Hausdurchsuchung, Verhaftung und Verhör zwangen ihn, sein 2. Theologisches Examen abzubrechen. Die NS-Machthaber legten Hildmann besonders seine Äußerung zur Last, dass es dem heutigen Staat ... weniger um das Recht, sondern vielmehr um die Macht zu tun sei (zitiert nach B. Mensing, Rücksicht, 337). In Folge des Verfahrens erhielt er das Verbot, eine Jugendbibelfreizeit durchzuführen. Vor allem aber wurde ihm im November 1938 die Erlaubnis zur Erteilung von Religionsunterricht entzogen. Jetzt sah sich auch die Kirchenleitung zum Handeln veranlasst. Als im Januar 1939 ein Gautinger Kirchenvorsteher den Landeskirchenrat auf den angegriffenen Gesundheitszustand Hildmanns hinwies, wurde er mit sofortiger Wirkung beurlaubt.

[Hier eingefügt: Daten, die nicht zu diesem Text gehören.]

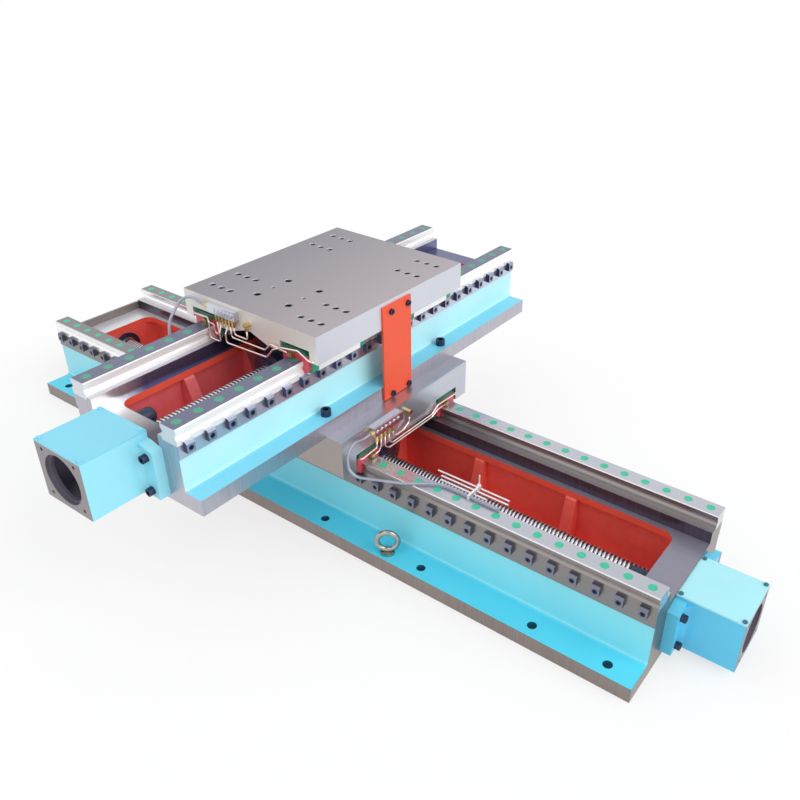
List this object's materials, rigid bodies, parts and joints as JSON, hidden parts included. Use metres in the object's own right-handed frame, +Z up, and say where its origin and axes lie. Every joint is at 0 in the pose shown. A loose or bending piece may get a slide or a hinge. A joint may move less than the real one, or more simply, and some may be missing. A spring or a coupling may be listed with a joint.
{
  "type": "cross slide table",
  "caption": "Two-axis cross slide table with painted cast beds, roller rails, ball screws, open motor brackets, oil distributors and an orange transport lock plate.",
  "frame": {"origin": "centre of the foot of the lower bed, on the floor", "axes": "+X along the lower bed towards its motor bracket, +Y along the upper bed away from its motor bracket, +Z up"},
  "size_m": [2.151, 1.348, 0.5725],
  "materials": {
    "bed_paint": "semi-gloss sky blue paint on cast iron",
    "ground_steel": "ground surface",
    "rail_steel": "hardened and ground",
    "black_steel": "blackened",
    "clamp_steel": "blued",
    "nut_iron": "machined casting",
    "plate_steel": "dark brown",
    "cap_plastic": "green moulded",
    "seal_plastic": "green moulded",
    "wiper_plastic": "red moulded",
    "lock_paint": "orange paint",
    "fitting_brass": "turned",
    "pipe_metal": "bright drawn tube",
    "hose_sleeve": "grey braided sleeve",
    "tie_plastic": "white",
    "eye_nickel": "plated"
  },
  "bodies": {
    "lower_bed": {"lower_bed": "bed_paint", "lower_rail_front": "rail_steel", "lower_rail_rear": "rail_steel", "lower_rail_bolts": "black_steel", "lower_rail_caps": "cap_plastic", "lower_clamps": "clamp_steel", "lower_clamp_screws": "black_steel", "lower_fixed_sleeve": "black_steel", "lower_support_sleeve": "black_steel", "lower_bearings": "rail_steel", "lower_motor_bracket": "bed_paint", "lower_bracket_cover": "bed_paint", "lower_bracket_bolts": "black_steel", "lower_cover_screws": "bed_paint", "lifting_eyes": "eye_nickel", "lower_end_plate": "plate_steel"},
    "lower_screw": {"lower_ball_screw": "rail_steel"},
    "saddle": {"saddle": "ground_steel", "saddle_bolts": "black_steel", "lower_carriages": "rail_steel", "lower_return_caps": "seal_plastic", "lower_wipers": "wiper_plastic", "lower_ball_nut": "rail_steel", "lower_nut_housing": "nut_iron", "saddle_manifold": "ground_steel", "saddle_fittings": "fitting_brass", "saddle_pipes": "pipe_metal", "saddle_hose": "hose_sleeve", "hose_tie": "tie_plastic", "loose_pipes": "pipe_metal", "upper_bed": "bed_paint", "upper_bed_bolts": "black_steel", "upper_rail_left": "rail_steel", "upper_rail_right": "rail_steel", "upper_rail_bolts": "black_steel", "upper_rail_caps": "cap_plastic", "upper_clamps": "clamp_steel", "upper_clamp_screws": "black_steel", "upper_fixed_sleeve": "black_steel", "upper_support_sleeve": "black_steel", "upper_bearings": "rail_steel", "upper_motor_bracket": "bed_paint", "upper_bracket_cover": "bed_paint", "upper_bracket_bolts": "black_steel", "upper_cover_screws": "bed_paint"},
    "upper_screw": {"upper_ball_screw": "rail_steel"},
    "table": {"table": "ground_steel", "table_bolts": "black_steel", "upper_carriages": "rail_steel", "upper_return_caps": "seal_plastic", "upper_wipers": "wiper_plastic", "upper_ball_nut": "rail_steel", "upper_nut_housing": "nut_iron", "table_manifold": "ground_steel", "table_fittings": "fitting_brass", "table_pipes": "pipe_metal", "table_hose": "hose_sleeve", "hose_union": "fitting_brass", "lock_plate": "lock_paint", "lock_screws": "black_steel"}
  },
  "joints": [
    {"name": "saddle_slide", "type": "slide", "parent": "lower_bed", "child": "saddle", "axis": [1, 0, 0], "range_m": [-0.7, 0.66]},
    {"name": "table_slide", "type": "slide", "parent": "saddle", "child": "table", "axis": [0, 1, 0], "range_m": [-0.25, 0.31]},
    {"name": "lower_screw_turn", "type": "hinge", "parent": "lower_bed", "child": "lower_screw", "pos_m": [0, 0, 0.089], "axis": [1, 0, 0], "continuous": true},
    {"name": "upper_screw_turn", "type": "hinge", "parent": "saddle", "child": "upper_screw", "pos_m": [-0.009, 0, 0.3985], "axis": [0, -1, 0], "continuous": true}
  ],
  "couplings": [
    {"joint": "lower_screw_turn", "follows": "saddle_slide", "rad_per_m": -628.32},
    {"joint": "upper_screw_turn", "follows": "table_slide", "rad_per_m": 628.32}
  ]
}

Diese wohl auch zu seinem eigenen Schutz erfolgte Beurlaubung wurde noch mehrfach verlängert, allerdings ohne Bezahlung. Im März 1939 ersetzte die Kirchenleitung Hildmann in Gauting durch einen anderen Vikar. Als er beim Prozess im Juni 1939 zu vier Monaten Gefängnis verurteilt wurde, erwirkte Landesbischof Hans Meiser (1881–1956) einen Strafaufschub. Im August 1939 wurde er zur Wehrmacht eingezogen und nahm am Polenfeldzug teil. 1940 wurde ihm seine Strafe erlassen. Im gleichen Jahr erhielt er den Marschbefehl nach Frankreich, wo er am 28. Mai 1940 bei Abbeville ums Leben kam. Sein Leichnam wurde niemals gefunden.